My favorite day of that West Coast soul searching adventure was the day I drove down yet another bumpy, narrow dirt road, Howland Hill Road, into Jedediah Smith Redwoods State Park in Northern California. The trees that touched the road, right next to me, looked like big gray sleeping giants in sleeping bags from all the dust laying on them. That day I planned to hike into the woods to see the Boy Scout Tree on the aptly named Boy Scout Tree Trail. It was an easy hike, just 5.3 miles of little elevation gain down into a valley of the redwoods where the Boy Scout Tree was to be.
There, far away in the wilderness, lost deep in the fern-lined woods are trees that know no fear. Bark raised with freedom, roots ridden with hope, leaves touched with grace, so much so that they never stop shimmering. These old-growth trees are nature’s most elegant and powerful living things. Solid and still, yet humming with life. Tall and alive and buzzing with the earth’s internal lighting. They are complete in what they are. They yearn for nothing. I felt like I had a lot to learn from these trees and they wanted to teach me.
Sunshine radiates down to provide the simplest form of nutrients for them. They will never be cut down, they are immortal in their glory. I felt like their secret was, fed by the sunshine and the rain, they love their ground.
I had a lot of time to think on my West Coast hikes. Horsetail Falls and Oneonta Gorge just off the Columbia River in friendly Oregon, Ramona Falls with such an epic view of Mt Hood her majesty, and of course the Boy Scout Tree’s one huge base forming into two trunks towering high – I wish you could have seen it all.

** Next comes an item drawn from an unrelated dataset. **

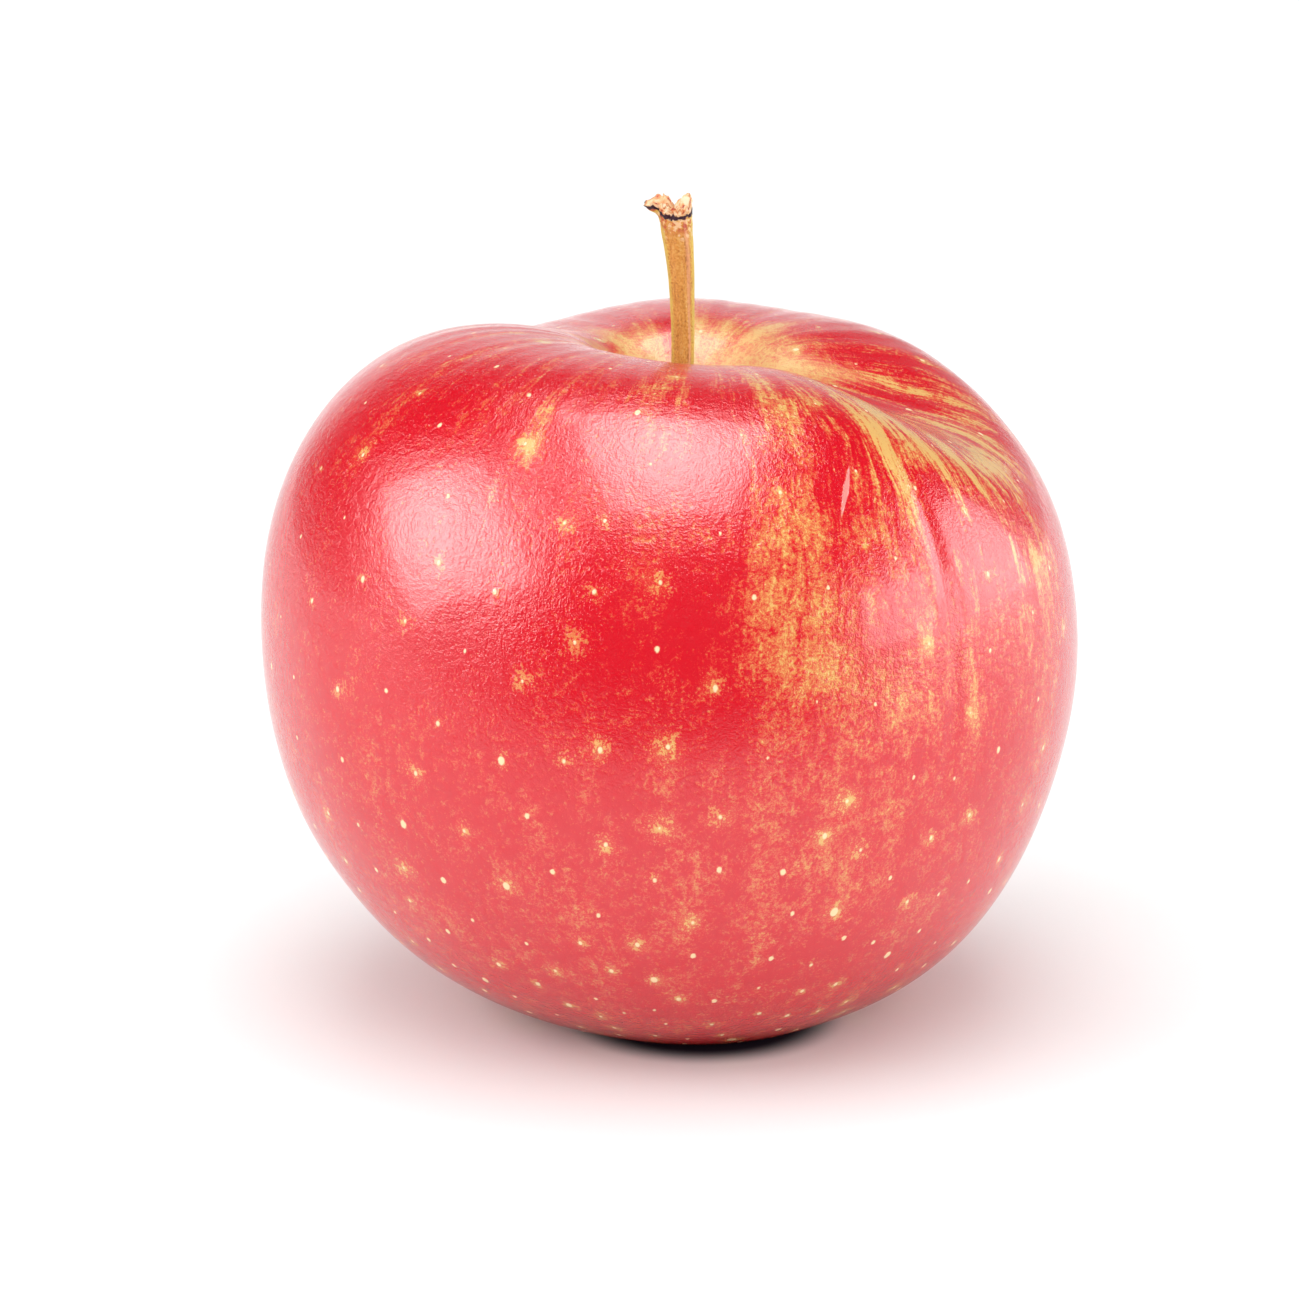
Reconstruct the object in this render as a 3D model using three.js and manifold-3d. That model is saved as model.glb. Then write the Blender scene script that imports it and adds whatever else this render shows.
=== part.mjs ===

Among the redwoods I thought deeply and reflected on my life. Most days, in between and among hard things and hard places, when its dark under the covers and cold, I strive so hard, ivy leaves growing up and down against scratchy brick walks, to feel the light and see the light and still be the light. Red lipstick falling down my face. Eyes turned blue. Freckles burned on my skin and plumb blush stained. Most days I feel like a symphony of sadness. City walls being torn down are nothing compared to these walls. Concrete so thick an air raid wouldn’t even cause all souls to hide in basements. There’s no light there.
Still sounds, rumbling sounds, quiet sounds, sounds that rattle my bed frame and rattle me right out of bed. They are all part of this greater soundtrack.
But out there, in Jedediah Smith among those giants, there was no sound. No beat. No buzz and rumble. My thoughts – rather my soul – was the symphony I could hear.